start SUPPLIED DATA

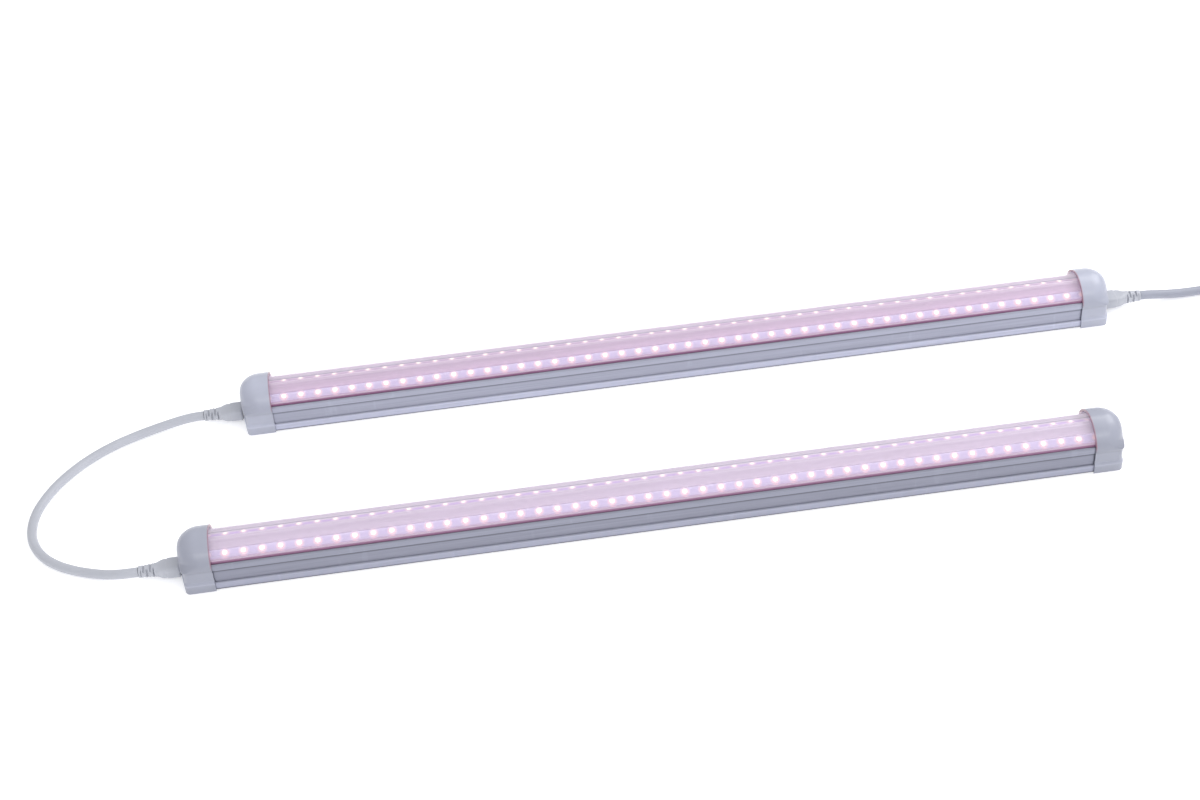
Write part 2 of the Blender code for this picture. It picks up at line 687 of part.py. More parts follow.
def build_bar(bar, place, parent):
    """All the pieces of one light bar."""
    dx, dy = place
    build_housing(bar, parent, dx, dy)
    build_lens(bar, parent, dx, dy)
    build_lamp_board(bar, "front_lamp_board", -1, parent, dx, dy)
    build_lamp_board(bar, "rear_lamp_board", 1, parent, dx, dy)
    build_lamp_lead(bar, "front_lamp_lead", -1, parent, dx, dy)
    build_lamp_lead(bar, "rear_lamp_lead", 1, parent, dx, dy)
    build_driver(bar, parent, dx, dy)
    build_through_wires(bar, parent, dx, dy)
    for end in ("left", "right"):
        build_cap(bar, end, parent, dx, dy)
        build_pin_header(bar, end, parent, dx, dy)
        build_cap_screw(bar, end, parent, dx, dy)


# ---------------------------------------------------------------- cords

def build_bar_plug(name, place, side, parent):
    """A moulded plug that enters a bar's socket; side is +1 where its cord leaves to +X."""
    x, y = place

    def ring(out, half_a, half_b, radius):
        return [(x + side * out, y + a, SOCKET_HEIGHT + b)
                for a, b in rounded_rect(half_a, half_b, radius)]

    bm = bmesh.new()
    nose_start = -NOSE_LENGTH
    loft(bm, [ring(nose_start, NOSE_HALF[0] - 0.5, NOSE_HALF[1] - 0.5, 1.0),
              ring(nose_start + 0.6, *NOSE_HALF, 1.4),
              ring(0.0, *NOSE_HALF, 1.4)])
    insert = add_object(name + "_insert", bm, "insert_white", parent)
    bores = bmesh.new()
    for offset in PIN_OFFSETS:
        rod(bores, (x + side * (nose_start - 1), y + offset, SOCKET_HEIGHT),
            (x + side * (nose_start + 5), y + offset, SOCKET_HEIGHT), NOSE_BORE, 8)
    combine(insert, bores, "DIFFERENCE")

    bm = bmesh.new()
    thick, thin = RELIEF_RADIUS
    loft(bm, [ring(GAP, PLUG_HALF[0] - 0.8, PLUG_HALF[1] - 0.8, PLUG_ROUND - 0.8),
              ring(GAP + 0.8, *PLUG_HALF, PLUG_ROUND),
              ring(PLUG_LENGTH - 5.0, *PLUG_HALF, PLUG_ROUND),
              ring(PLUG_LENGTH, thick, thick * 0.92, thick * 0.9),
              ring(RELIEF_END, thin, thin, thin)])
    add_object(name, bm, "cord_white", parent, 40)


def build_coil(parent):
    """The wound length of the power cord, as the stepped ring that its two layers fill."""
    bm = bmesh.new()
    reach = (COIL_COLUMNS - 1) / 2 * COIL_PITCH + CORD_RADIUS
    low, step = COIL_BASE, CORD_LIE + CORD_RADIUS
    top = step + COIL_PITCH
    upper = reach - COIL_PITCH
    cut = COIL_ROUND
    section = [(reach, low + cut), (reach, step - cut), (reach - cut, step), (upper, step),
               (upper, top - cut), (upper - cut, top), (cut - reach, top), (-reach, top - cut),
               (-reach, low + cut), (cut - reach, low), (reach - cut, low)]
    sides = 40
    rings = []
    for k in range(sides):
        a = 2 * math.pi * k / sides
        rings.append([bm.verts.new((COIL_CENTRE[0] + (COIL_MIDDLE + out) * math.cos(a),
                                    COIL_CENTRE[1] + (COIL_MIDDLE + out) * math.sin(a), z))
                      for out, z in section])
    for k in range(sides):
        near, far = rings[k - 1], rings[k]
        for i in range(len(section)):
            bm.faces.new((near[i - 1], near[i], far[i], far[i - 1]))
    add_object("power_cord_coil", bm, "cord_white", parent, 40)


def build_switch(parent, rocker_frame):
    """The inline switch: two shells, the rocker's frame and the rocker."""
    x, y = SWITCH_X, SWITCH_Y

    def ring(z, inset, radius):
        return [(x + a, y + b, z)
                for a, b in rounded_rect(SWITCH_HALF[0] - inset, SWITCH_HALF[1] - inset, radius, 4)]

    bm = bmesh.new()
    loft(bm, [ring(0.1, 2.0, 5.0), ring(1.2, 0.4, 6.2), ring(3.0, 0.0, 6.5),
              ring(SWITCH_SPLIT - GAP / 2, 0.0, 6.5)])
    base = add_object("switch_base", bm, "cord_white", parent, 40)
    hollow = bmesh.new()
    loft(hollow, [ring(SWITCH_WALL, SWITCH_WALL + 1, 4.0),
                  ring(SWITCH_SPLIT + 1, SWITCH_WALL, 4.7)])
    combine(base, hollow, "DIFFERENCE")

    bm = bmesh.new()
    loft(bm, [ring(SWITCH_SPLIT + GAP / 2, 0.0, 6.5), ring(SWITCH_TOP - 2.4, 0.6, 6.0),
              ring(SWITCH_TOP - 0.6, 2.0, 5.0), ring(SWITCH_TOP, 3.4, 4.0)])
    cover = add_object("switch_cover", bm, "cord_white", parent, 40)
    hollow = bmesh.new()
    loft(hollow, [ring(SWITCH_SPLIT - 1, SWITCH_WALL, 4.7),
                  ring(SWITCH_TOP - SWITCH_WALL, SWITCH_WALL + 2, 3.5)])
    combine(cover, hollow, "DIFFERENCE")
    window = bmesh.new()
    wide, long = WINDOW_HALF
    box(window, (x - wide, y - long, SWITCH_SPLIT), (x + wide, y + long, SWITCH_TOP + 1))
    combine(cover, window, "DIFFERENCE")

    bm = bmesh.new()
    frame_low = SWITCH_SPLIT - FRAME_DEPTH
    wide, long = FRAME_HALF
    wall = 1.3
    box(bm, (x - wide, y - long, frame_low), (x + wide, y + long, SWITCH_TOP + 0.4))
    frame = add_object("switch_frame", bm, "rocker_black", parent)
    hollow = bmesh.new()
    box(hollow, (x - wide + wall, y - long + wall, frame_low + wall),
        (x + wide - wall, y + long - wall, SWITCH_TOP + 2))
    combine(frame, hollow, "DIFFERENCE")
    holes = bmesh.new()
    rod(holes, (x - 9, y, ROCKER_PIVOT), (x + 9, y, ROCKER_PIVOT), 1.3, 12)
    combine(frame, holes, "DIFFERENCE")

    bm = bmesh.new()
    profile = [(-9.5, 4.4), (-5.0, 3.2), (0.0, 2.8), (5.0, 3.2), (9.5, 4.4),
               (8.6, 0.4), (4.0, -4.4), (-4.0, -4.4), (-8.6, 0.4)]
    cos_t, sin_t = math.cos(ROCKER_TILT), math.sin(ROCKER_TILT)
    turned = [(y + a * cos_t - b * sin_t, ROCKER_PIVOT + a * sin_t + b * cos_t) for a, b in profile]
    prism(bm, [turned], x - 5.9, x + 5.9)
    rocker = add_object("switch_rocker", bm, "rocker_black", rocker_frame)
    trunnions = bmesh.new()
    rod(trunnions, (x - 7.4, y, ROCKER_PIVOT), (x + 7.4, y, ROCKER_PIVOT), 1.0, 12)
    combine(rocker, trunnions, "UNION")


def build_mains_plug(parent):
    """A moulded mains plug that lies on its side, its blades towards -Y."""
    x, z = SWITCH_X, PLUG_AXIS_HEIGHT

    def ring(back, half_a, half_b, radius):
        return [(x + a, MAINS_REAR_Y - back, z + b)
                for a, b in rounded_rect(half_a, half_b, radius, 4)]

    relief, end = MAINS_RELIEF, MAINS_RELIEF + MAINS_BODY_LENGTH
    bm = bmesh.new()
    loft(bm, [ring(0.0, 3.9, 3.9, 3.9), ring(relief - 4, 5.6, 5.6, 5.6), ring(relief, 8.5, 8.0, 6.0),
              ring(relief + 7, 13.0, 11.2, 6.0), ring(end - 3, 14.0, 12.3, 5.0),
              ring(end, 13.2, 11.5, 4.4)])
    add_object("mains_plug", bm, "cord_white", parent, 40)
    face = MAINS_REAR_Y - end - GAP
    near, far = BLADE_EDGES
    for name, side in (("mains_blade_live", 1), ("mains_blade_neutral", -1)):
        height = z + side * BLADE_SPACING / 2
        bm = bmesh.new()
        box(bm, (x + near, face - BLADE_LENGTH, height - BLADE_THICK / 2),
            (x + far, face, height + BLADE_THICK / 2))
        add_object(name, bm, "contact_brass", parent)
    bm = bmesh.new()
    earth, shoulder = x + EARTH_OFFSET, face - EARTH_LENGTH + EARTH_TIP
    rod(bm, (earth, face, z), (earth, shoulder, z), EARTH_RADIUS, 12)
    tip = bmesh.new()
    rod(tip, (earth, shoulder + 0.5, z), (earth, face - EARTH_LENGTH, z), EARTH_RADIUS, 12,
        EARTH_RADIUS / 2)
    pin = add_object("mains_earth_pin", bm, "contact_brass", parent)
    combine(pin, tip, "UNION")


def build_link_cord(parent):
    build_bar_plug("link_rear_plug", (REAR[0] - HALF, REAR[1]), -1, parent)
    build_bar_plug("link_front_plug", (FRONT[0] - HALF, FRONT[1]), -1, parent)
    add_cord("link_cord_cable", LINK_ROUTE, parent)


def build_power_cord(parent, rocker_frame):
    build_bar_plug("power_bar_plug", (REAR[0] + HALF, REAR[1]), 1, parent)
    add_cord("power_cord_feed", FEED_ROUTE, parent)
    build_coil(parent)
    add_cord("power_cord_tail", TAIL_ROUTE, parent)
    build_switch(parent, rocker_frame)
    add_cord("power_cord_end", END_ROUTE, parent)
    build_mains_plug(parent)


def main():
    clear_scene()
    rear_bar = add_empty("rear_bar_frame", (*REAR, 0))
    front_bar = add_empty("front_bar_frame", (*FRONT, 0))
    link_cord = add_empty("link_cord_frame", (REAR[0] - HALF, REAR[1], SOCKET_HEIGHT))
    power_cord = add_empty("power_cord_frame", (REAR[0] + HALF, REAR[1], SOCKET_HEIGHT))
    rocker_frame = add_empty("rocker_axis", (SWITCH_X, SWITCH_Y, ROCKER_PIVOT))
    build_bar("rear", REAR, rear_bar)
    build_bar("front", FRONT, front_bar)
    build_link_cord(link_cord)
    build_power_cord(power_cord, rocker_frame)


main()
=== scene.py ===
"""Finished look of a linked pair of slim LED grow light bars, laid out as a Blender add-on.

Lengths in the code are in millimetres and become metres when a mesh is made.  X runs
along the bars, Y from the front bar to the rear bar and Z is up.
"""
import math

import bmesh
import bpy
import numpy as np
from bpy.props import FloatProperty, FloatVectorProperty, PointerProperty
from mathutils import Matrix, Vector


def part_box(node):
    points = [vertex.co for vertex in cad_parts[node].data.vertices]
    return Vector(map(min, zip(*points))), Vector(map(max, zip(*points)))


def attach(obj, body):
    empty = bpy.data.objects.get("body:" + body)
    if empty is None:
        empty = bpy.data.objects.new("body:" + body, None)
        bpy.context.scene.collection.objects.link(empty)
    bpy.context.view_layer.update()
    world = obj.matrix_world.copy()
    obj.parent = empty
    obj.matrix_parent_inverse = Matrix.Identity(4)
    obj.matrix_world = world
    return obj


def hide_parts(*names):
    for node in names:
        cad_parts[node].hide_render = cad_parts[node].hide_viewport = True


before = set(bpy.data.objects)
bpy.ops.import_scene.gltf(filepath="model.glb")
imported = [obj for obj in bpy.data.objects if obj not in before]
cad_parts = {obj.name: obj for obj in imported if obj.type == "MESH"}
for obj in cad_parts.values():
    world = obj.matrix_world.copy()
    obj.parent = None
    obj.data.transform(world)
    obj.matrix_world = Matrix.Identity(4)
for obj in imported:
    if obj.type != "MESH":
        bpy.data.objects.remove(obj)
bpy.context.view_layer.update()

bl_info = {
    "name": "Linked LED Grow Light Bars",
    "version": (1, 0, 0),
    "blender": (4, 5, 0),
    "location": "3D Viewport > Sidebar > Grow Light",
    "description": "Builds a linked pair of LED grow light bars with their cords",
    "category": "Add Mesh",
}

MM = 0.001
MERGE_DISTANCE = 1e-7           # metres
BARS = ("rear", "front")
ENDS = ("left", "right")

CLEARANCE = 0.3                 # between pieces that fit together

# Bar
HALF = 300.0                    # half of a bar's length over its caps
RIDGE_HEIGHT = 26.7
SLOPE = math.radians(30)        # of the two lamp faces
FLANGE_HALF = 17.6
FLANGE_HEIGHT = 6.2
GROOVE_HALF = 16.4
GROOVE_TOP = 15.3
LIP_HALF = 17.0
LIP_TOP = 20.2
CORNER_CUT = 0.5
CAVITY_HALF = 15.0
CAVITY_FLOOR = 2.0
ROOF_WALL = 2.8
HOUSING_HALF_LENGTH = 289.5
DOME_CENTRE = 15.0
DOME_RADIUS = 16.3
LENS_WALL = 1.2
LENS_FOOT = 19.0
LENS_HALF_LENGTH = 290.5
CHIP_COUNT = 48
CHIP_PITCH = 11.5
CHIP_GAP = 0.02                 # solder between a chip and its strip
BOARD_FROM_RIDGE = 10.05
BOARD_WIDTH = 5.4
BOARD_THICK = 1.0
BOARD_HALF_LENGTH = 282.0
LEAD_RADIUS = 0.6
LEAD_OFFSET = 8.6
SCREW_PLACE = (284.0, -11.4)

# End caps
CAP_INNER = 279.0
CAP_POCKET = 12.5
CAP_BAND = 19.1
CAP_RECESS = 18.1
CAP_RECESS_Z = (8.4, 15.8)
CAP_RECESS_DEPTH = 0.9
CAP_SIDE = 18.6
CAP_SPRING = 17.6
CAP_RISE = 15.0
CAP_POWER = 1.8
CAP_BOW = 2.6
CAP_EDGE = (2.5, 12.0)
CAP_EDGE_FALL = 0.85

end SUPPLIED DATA

-- WHAT IS REQUIRED --
Set down exactly the lines from the line that contains "- HALF, REAR[1], SOCKET_HEIGHT))" to the line that contains "imported = [obj", both lines included, and nothing more.

-- COMPLETE OUTPUT --
    link_cord = add_empty("link_cord_frame", (REAR[0] - HALF, REAR[1], SOCKET_HEIGHT))
    power_cord = add_empty("power_cord_frame", (REAR[0] + HALF, REAR[1], SOCKET_HEIGHT))
    rocker_frame = add_empty("rocker_axis", (SWITCH_X, SWITCH_Y, ROCKER_PIVOT))
    build_bar("rear", REAR, rear_bar)
    build_bar("front", FRONT, front_bar)
    build_link_cord(link_cord)
    build_power_cord(power_cord, rocker_frame)


main()
=== scene.py ===
"""Finished look of a linked pair of slim LED grow light bars, laid out as a Blender add-on.

Lengths in the code are in millimetres and become metres when a mesh is made.  X runs
along the bars, Y from the front bar to the rear bar and Z is up.
"""
import math

import bmesh
import bpy
import numpy as np
from bpy.props import FloatProperty, FloatVectorProperty, PointerProperty
from mathutils import Matrix, Vector


def part_box(node):
    points = [vertex.co for vertex in cad_parts[node].data.vertices]
    return Vector(map(min, zip(*points))), Vector(map(max, zip(*points)))


def attach(obj, body):
    empty = bpy.data.objects.get("body:" + body)
    if empty is None:
        empty = bpy.data.objects.new("body:" + body, None)
        bpy.context.scene.collection.objects.link(empty)
    bpy.context.view_layer.update()
    world = obj.matrix_world.copy()
    obj.parent = empty
    obj.matrix_parent_inverse = Matrix.Identity(4)
    obj.matrix_world = world
    return obj


def hide_parts(*names):
    for node in names:
        cad_parts[node].hide_render = cad_parts[node].hide_viewport = True


before = set(bpy.data.objects)
bpy.ops.import_scene.gltf(filepath="model.glb")
imported = [obj for obj in bpy.data.objects if obj not in before]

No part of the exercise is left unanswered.